→ Stated problem
Repeat only the lines from the one containing "deck_shell();" through the one containing "for node in", exactly as written, both ends included.
--- START OF Available data ---
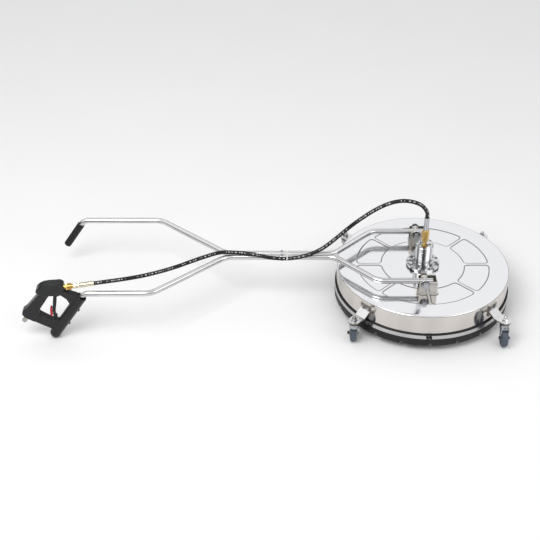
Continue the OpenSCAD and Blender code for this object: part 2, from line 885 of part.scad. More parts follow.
body_outline = rounded([[-57, 244, 8], [-55, 258, 10], [-42, 270, 12], [-26, 279, 16], [-4, 284, 24],
                        [46, 288, 8], [58, 280, 6], [61, 258, 6], [55, 238, 6], [36, 228, 6],
                        [-34, 228, 8]]);
grip_outline = rounded([[-40, 242, 6], [-106, 162, 12], [-124, 147, 8], [-128, 130, 8],
                        [-118, 113, 6], [-80, 90, 6], [-50, 116, 10], [-58, 144, 16],
                        [-1, 232, 6]]);
bridge_outline = rounded([[-92, 96, 3], [-8, 48, 3], [14, 60, 3], [22, 96, 3], [-8, 101, 12],
                          [-60, 136, 3]]);
strut_outline = rounded([[40, 262, 3], [62, 246, 8], [108, 228, 3], [124, 216, 3], [96, 176, 3],
                         [74, 160, 3], [75, 186, 10], [66, 206, 12], [46, 224, 8], [34, 236, 3]]);

module gun_solid() {
  gun_plate(body_outline, 42);
  gun_plate(grip_outline, 34);
  gun_plate(bridge_outline, 26);
  gun_plate(strut_outline, 26);
  sloped()
    rotate_extrude()
      intersection() {
        union() {
          circle(r = socket_r);
          translate([-socket_r, 0]) square([2 * socket_r, socket_len]);
        }
        translate([0, -socket_r]) square([socket_r, socket_r + socket_len]);
      }
}

trigger_room = [[-8, 200], [44, 200], [44, 250], [-8, 250]];

module gun_cavities() {
  sloped() {
    translate([0, 0, 72]) cylinder(r = tube_od / 2, h = 200);
    translate([0, 0, socket_len - 26]) cylinder(r1 = 15, r2 = 19, h = 26 + eps);
  }
  gun_plate(trigger_room, 15);
  translate([-32, -14, 252 - socket_r]) cube([40, 28, 18.5]);
  translate([2, -14, 252 - socket_r]) cube([29, 28, 28]);
  translate([0, 0, 264 - socket_r]) rotate([0, 90, 0]) cylinder(r = 8, h = 100);
  translate([inlet_at[0], 0, inlet_at[1] - socket_r]) sloped() {
    translate([0, 0, -60]) cylinder(r = inlet_r + 0.4, h = 78.4);
    cylinder(r = 7, h = 182);
  }
  translate([plunger_u, 0, 230 - socket_r]) cylinder(r = 5, h = 40);
  gun_holes();
}

screw_spots = [[-45, 255, 21], [47, 277, 21], [-72, 116, 17], [-24, 79, 13], [84, 218, 13]];

module gun_holes() {
  translate([trigger_pin[0], 25, trigger_pin[1] - socket_r]) rotate([90, 0, 0])
    cylinder(r = 3, h = 50);
  for (s = screw_spots)
    translate([s[0], 0, s[1] - socket_r]) rotate([90, 0, 0]) {
      translate([0, 0, -s[2] + 3]) cylinder(r = 2, h = 60);
      translate([0, 0, s[2] - 3]) cylinder(r = 4, h = 20);
    }
  for (t = [76, 158])
    sloped() translate([0, 0, t]) rotate([0, 90, 0]) cylinder(r = 3, h = 40);
}

module gun_half(side) {
  intersection() {
    difference() {
      gun_solid();
      gun_cavities();
    }
    translate([-200, side > 0 ? 0 : -60, -60]) cube([500, 60, 400]);
  }
}

module gun_shell_near() { color(plastic) on_gun() gun_half(-1); }
module gun_shell_far() { color(plastic) on_gun() gun_half(1); }

// Shell screws, the trigger's pivot pin and the two clamp screws on the socket
module gun_screws() {
  color(zinc) on_gun() {
    for (s = screw_spots)
      translate([s[0], 0, s[1] - socket_r]) rotate([90, 0, 0]) {
        translate([0, 0, -s[2] + 3]) cylinder(r = 2, h = 2 * s[2] - 6);
        translate([0, 0, s[2] - 3 - eps]) cylinder(r = 3.8, h = 2.6);
      }
    translate([trigger_pin[0], 20, trigger_pin[1] - socket_r]) rotate([90, 0, 0])
      cylinder(r = 3 - run_fit, h = 40);
    for (t = [76, 158])
      sloped() translate([tube_od / 2, 0, t]) rotate([0, 90, 0]) {
        cylinder(r = 3, h = socket_r - tube_od / 2 + 1);
        translate([0, 0, socket_r - tube_od / 2]) hexagon(10, 4.5);
      }
  }
}

module gun_inlet() {
  color(zinc) on_gun()
    translate([inlet_at[0], 0, inlet_at[1] - socket_r]) sloped()
      difference() {
        union() {
          translate([0, 0, -inlet_stub]) cylinder(r = inlet_r, h = inlet_stub);
          translate([0, 0, -1]) cylinder(r = inlet_r - 1.5, h = 19);
          cylinder(r = 6.8, h = 182);
        }
        translate([0, 0, -30]) cylinder(r = 4, h = 220);
      }
}

module valve_block() {
  color(brass) on_gun()
    difference() {
      union() {
        translate([-31, -13, 253 - socket_r]) cube([40, 26, 16.5]);
        translate([3, -13, 253 - socket_r]) cube([27, 26, 26]);
        translate([20, 0, 264 - socket_r]) rotate([0, 90, 0]) cylinder(r = 7.6, h = 46);
      }
      translate([inlet_at[0], 0, inlet_at[1] - socket_r]) sloped() cylinder(r = 7, h = 190);
      translate([-20, 0, 262 - socket_r]) rotate([0, 90, 0]) cylinder(r = 3, h = 120);
      translate([plunger_u, 0, 240 - socket_r]) cylinder(r = 3.05, h = 20);
      translate([plunger_u, 0, 256.5 - socket_r]) cylinder(r = 6, h = 20);
    }
}

// Return spring over the valve ball, drawn as its envelope
module valve_spring() {
  color(zinc) on_gun()
    translate([plunger_u, 0, 271.5 - socket_r]) ring(3, 4.4, 5);
}

// Push pin and ball: the trigger lifts them
module valve_plunger() {
  color(zinc) on_gun()
    translate([plunger_u, 0, 0]) {
      translate([0, 0, plunger_z - socket_r]) sphere(r = 3, $fn = 32);
      translate([0, 0, plunger_z - socket_r]) cylinder(r = 3, h = 17);
      translate([0, 0, plunger_z + 20.5 - socket_r]) sphere(r = 4.6);
    }
}

// Live swivel, hose nut and ferrule between the gun and the hose
module outlet_fittings() {
  color(brass) on_gun()
    translate([66, 0, 262 - socket_r]) rotate([0, 0, chain_yaw]) rotate([0, 90 - chain_rise, 0])
      difference() {
        union() {
          translate([0, 0, -3]) cylinder(r = 6, h = 5);
          translate([0, 0, 1.4]) hexagon(25, 7);
          translate([0, 0, 8]) cylinder(r = 14.5, h = 20);
          translate([0, 0, 27.5]) cylinder(r = 9, h = 8);
          translate([0, 0, 35]) hexagon(22, 20);
          translate([0, 0, 54.5]) cylinder(r = 8, h = 6);
          translate([0, 0, 60]) cylinder(r = 11, h = 14);
          translate([0, 0, 73.5]) cylinder(r = 9.8, h = 46);
        }
        translate([0, 0, -1]) cylinder(r = 3, h = 200);
      }
}

trigger_outline = rounded([[4, 241, 2], [34, 242, 5], [35, 226, 5], [24, 210, 10], [20, 180, 30],
                           [12, 140, 10], [11, 125, 5], [18, 114, 3], [16, 106, 3], [1, 105, 3],
                           [1, 150, 20], [8, 198, 20], [12, 222, 6], [4, 230, 2]]);

module trigger() {
  color(rubber) on_gun()
    difference() {
      union() {
        gun_plate(trigger_outline, 12);
        translate([latch_pin[0], 2, latch_pin[1] - socket_r]) rotate([90, 0, 0])
          cylinder(r = 3.6, h = 4);
        translate([latch_pin[0], -2, latch_pin[1] - 2 - socket_r]) cube([8, 4, 4]);
      }
      translate([trigger_pin[0], 20, trigger_pin[1] - socket_r]) rotate([90, 0, 0])
        cylinder(r = 3, h = 40);
      translate([latch_pin[0], 20, latch_pin[1] - socket_r]) rotate([90, 0, 0])
        cylinder(r = 1.5 + run_fit, h = 40);
    }
}

latch_outline = rounded([[-0.4, 161, 1.5], [-6, 164, 2], [-9, 156, 3], [-12, 120, 3],
                         [-8, 112, 3], [-2, 116, 2]]);

// Safety latch: it swings out from the trigger on its own pin
module trigger_latch() {
  color(latch_red) on_gun() {
    difference() {
      gun_plate(latch_outline, 10);
      translate([latch_pin[0], 2.4, latch_pin[1] - socket_r]) rotate([90, 0, 0])
        cylinder(r = 5.2, h = 4.8);
      translate([latch_pin[0], -2.4, latch_pin[1] - 5.2 - socket_r]) cube([8, 4.8, 10.4]);
    }
    translate([latch_pin[0], 4, latch_pin[1] - socket_r]) rotate([90, 0, 0])
      cylinder(r = 1.5, h = 8);
  }
}

deck_shell();
rubber_skirt();
skirt_band();
band_screw();
yoke_plate();
yoke_brackets();
swivel_flange();
flange_bolts();
swivel_housing();
swivel_cap();
bearing_outer_rings();
shaft_seals();
inlet_adapter();
hose_nut();
deck_ferrule();
pivot_bolts();
pivot_nuts();
pivot_washers();
pivot_bushes();
caster_arms();
arm_bolts();
caster_stems();
dome_nuts();
rotor_shaft();
bearing_inner_rings();
bearing_balls();
rotor_hub();
spray_arms();
nozzle_elbows();
nozzles();
fork_fl();
fork_fr();
fork_bl();
fork_br();
axle_fl();
axle_fr();
axle_bl();
axle_br();
wheel_fl();
wheel_fr();
wheel_bl();
wheel_br();
lower_tubes();
upper_tube_near();
upper_tube_far();
pivot_sleeves();
joint_bolts();
cable_tie();
far_grip();
hose();
gun_shell_near();
gun_shell_far();
gun_screws();
gun_inlet();
valve_block();
valve_spring();
valve_plunger();
outlet_fittings();
trigger();
trigger_latch();
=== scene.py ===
"""Looks of the surface cleaner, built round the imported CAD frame. Metres, Z up."""

import math

import bmesh
import bpy
from mathutils import Matrix, Vector


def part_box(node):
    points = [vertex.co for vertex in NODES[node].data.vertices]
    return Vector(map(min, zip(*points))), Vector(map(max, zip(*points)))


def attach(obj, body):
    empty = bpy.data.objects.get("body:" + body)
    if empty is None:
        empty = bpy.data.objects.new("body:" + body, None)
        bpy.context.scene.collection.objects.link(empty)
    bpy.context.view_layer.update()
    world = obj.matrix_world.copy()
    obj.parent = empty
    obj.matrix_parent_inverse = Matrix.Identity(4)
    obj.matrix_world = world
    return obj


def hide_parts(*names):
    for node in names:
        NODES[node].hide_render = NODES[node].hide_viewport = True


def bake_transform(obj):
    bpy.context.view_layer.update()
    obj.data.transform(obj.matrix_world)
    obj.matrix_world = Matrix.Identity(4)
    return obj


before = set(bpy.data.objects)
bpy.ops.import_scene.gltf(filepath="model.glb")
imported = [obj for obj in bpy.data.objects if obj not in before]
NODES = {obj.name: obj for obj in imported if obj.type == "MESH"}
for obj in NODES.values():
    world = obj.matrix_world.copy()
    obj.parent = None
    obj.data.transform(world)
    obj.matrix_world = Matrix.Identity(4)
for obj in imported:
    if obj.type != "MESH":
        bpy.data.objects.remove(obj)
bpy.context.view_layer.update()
SCENE = bpy.context.scene

# ------------------------------------------------------------------ datum points, from the CAD
shell_lo, shell_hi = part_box("deck_shell")
DECK_X = (shell_lo.x + shell_hi.x) / 2
DECK_R = (shell_hi.x - shell_lo.x) / 2
DECK_TOP = shell_hi.z
CORNERS = ("fl", "fr", "bl", "br")


def deck(x, y, z):
    """The frame's point, in metres, for millimetres from the foot of the bell's axis."""
    return Vector((DECK_X + x / 1000, y / 1000, z / 1000))


# ------------------------------------------------------------------ camera
CAMERA_AT = (-669.3, -3985.7, 3021.5)  # millimetres from the bell's axis
CAMERA_DOWN = 35.78  # degrees below the horizon
LENS = 74.4  # millimetres
SENSOR = 36
FAR_CLIP = 60


def add_camera():
    data = bpy.data.cameras.new("camera")
    data.lens = LENS
    data.sensor_width = SENSOR
    data.clip_end = FAR_CLIP
    cam = bpy.data.objects.new("camera", data)
    cam.location = deck(*CAMERA_AT)
    cam.rotation_euler = (math.radians(90 - CAMERA_DOWN), 0, 0)
    SCENE.collection.objects.link(cam)
    SCENE.camera = cam


add_camera()

# ------------------------------------------------------------------ materials


class Shader:
    """A small helper that builds one Principled material out of procedural nodes."""

    def __init__(self, name):
        self.mat = bpy.data.materials.new(name)
        self.mat.use_nodes = True
        self.tree = self.mat.node_tree
        self.bsdf = self.tree.nodes["Principled BSDF"]
        self.coord = self.tree.nodes.new("ShaderNodeTexCoord").outputs["Object"]

    def node(self, kind):
        return self.tree.nodes.new(kind)

    def put(self, socket, value):
        if isinstance(value, bpy.types.NodeSocket):
            self.tree.links.new(value, socket)
        else:
            socket.default_value = value

    def set(self, **values):
        """Sets or links sockets of the shader: Base_Color stands for Base Color."""
        for key, value in values.items():
            self.put(self.bsdf.inputs[key.replace("_", " ")], value)

    def stretched(self, scale):
        n = self.node("ShaderNodeMapping")
        self.put(n.inputs["Vector"], self.coord)
        n.inputs["Scale"].default_value = scale
        return n.outputs["Vector"]

    def noise(self, scale, detail=3.0, rough=0.5, vector=None):
        n = self.node("ShaderNodeTexNoise")
        self.put(n.inputs["Vector"], vector or self.coord)
        n.inputs["Scale"].default_value = scale
        n.inputs["Detail"].default_value = detail
        n.inputs["Roughness"].default_value = rough
        return n.outputs["Fac"]

    def span(self, value, low, high, out_low, out_high):
        """Maps low..high to out_low..out_high, clamped."""
        n = self.node("ShaderNodeMapRange")
        self.put(n.inputs["Value"], value)
        for key, number in (("From Min", low), ("From Max", high),
                            ("To Min", out_low), ("To Max", out_high)):
            n.inputs[key].default_value = number
        return n.outputs["Result"]

    def math(self, op, a, b=0.0):
        n = self.node("ShaderNodeMath")
        n.operation = op
        self.put(n.inputs[0], a)
        self.put(n.inputs[1], b)
        return n.outputs[0]

    def mix(self, fac, a, b):
        n = self.node("ShaderNodeMix")
        n.data_type = "RGBA"
        self.put(n.inputs["Factor"], fac)
        self.put(n.inputs[6], a)
        self.put(n.inputs[7], b)
        return n.outputs[2]

    def bump(self, height, strength, distance, below=None):
        n = self.node("ShaderNodeBump")
        n.inputs["Strength"].default_value = strength
        n.inputs["Distance"].default_value = distance
        self.put(n.inputs["Height"], height)
        if below is not None:
            self.put(n.inputs["Normal"], below)
        return n.outputs["Normal"]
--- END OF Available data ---
→ Solution
deck_shell();
rubber_skirt();
skirt_band();
band_screw();
yoke_plate();
yoke_brackets();
swivel_flange();
flange_bolts();
swivel_housing();
swivel_cap();
bearing_outer_rings();
shaft_seals();
inlet_adapter();
hose_nut();
deck_ferrule();
pivot_bolts();
pivot_nuts();
pivot_washers();
pivot_bushes();
caster_arms();
arm_bolts();
caster_stems();
dome_nuts();
rotor_shaft();
bearing_inner_rings();
bearing_balls();
rotor_hub();
spray_arms();
nozzle_elbows();
nozzles();
fork_fl();
fork_fr();
fork_bl();
fork_br();
axle_fl();
axle_fr();
axle_bl();
axle_br();
wheel_fl();
wheel_fr();
wheel_bl();
wheel_br();
lower_tubes();
upper_tube_near();
upper_tube_far();
pivot_sleeves();
joint_bolts();
cable_tie();
far_grip();
hose();
gun_shell_near();
gun_shell_far();
gun_screws();
gun_inlet();
valve_block();
valve_spring();
valve_plunger();
outlet_fittings();
trigger();
trigger_latch();
=== scene.py ===
"""Looks of the surface cleaner, built round the imported CAD frame. Metres, Z up."""

import math

import bmesh
import bpy
from mathutils import Matrix, Vector


def part_box(node):
    points = [vertex.co for vertex in NODES[node].data.vertices]
    return Vector(map(min, zip(*points))), Vector(map(max, zip(*points)))


def attach(obj, body):
    empty = bpy.data.objects.get("body:" + body)
    if empty is None:
        empty = bpy.data.objects.new("body:" + body, None)
        bpy.context.scene.collection.objects.link(empty)
    bpy.context.view_layer.update()
    world = obj.matrix_world.copy()
    obj.parent = empty
    obj.matrix_parent_inverse = Matrix.Identity(4)
    obj.matrix_world = world
    return obj


def hide_parts(*names):
    for node in names:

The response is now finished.